Please have a special look onto post #5, too :)

MikeNash1977
September 27th, 2012, 09:12 PM
Hi Commifreak

Thanks for the update and the link! I don't know if this will help you, but after banging my head against this thing for the last week this evening I have finally got somewhere (sort of)!

The update theory (for my system at least) is right. There seems to be a bug in kernel 3.2.0-31-generic, fortunately I still have the 3.2.0-29-generic kernel in my grub "previous versions" menu. If I select that to boot then everything starts up perfectly with the logical volume in fstab, and a further manual test shows a normal mount time (under two seconds).

For now, I've updated grub to boot into the older kernel by default, which has fixed things for me. I'll keep an eye on further kernel updates to see if the problem disappears (all I need to do is fathom out how to make sure that that kernel doesn't disappear off my machine without my permission).
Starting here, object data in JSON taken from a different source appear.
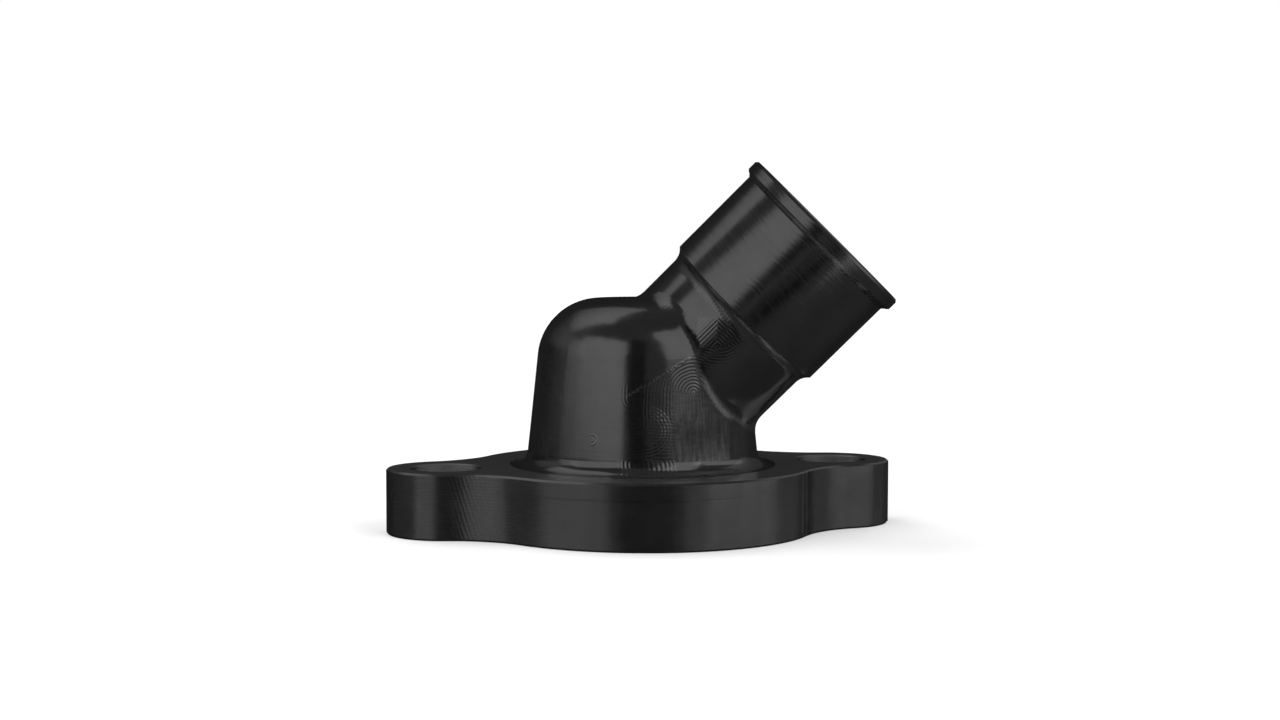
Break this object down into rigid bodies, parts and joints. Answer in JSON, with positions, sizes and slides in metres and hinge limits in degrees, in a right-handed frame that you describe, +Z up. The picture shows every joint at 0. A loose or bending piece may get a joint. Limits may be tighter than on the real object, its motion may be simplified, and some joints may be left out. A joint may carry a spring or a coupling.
{
  "type": "thermostat housing",
  "caption": "Bolt-on coolant outlet cover: a domed body on a flat flange with end lugs, and a hose spigot with a beaded end that leaves the dome at 45 degrees.",
  "frame": {"origin": "on the dome's axis, in the flat face that lies against the engine", "axes": "+Z up along the dome's axis, away from the engine; +X along the line of the bolts, towards the side that the spigot leans to; the spigot's mouth points to +X, a little to -Y, and up"},
  "size_m": [0.107, 0.072, 0.0758],
  "materials": {
    "black_anodised": "satin black anodised, with fine cutter marks"
  },
  "bodies": {
    "root": {"housing": "black_anodised"}
  },
  "joints": []
}
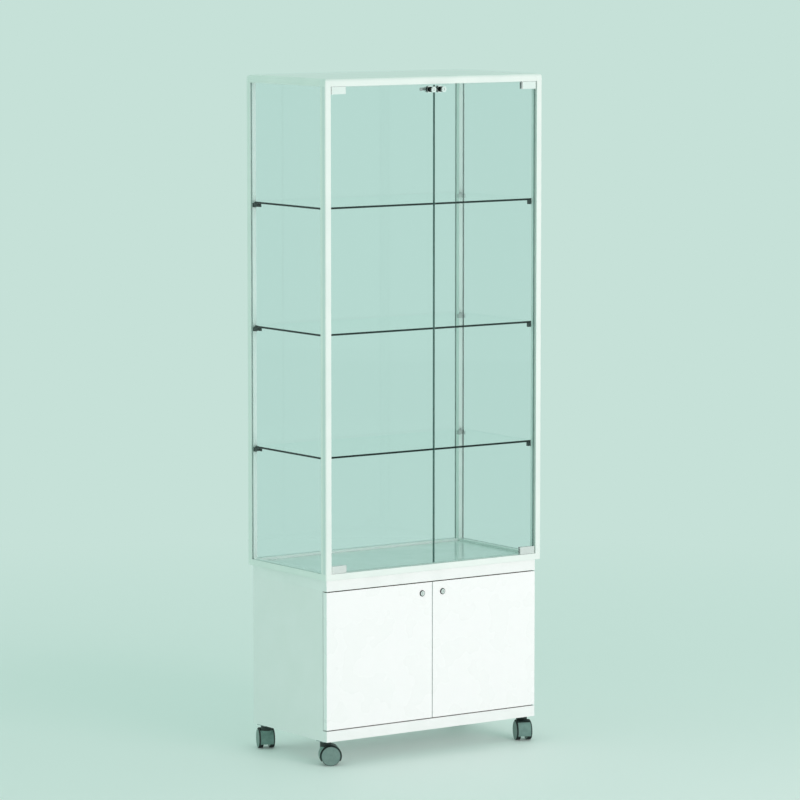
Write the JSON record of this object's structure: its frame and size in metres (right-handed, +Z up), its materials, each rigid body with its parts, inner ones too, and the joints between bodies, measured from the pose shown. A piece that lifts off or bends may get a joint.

I also see if I can fathom out how the heck you file a ubuntu bug report and do that as well.

I hope that helps you out, and again thanks for the help!

Cheers


-- Mike --

Commifreak
September 27th, 2012, 09:32 PM
Dammit - You're right.

I noticed, that this hang was there together with the kernel-update - I've forgot that already.

So, it seems that this issue is kernel-related :D

Thanks for this hint!

elsalvador
September 29th, 2012, 09:39 AM
Just to confirm that this fix worked for me too.

LVM with 9Tbytes as well as the usual / & boot partitions etc
ran fsck every boot
This took many minutes

tune2fs -l /dev/mapper/Storage-filestore

This told me the volume was CLEAN, but still fsck every boot

took the above advice & set grub to default to 3.0.0.29 and all good. Nice one guys, thanks.:KS

OOH - PS - don't try to manage Grub2 from webmin, use the grub2 customizer, easy peasy.

Commifreak
September 29th, 2012, 12:49 PM
Hi,

I've set up the productive system again today.

Now, finally - its a problem with the kernel :D 3.2.0-29 is working well.

I hope this issue will be gone in future kernel releases.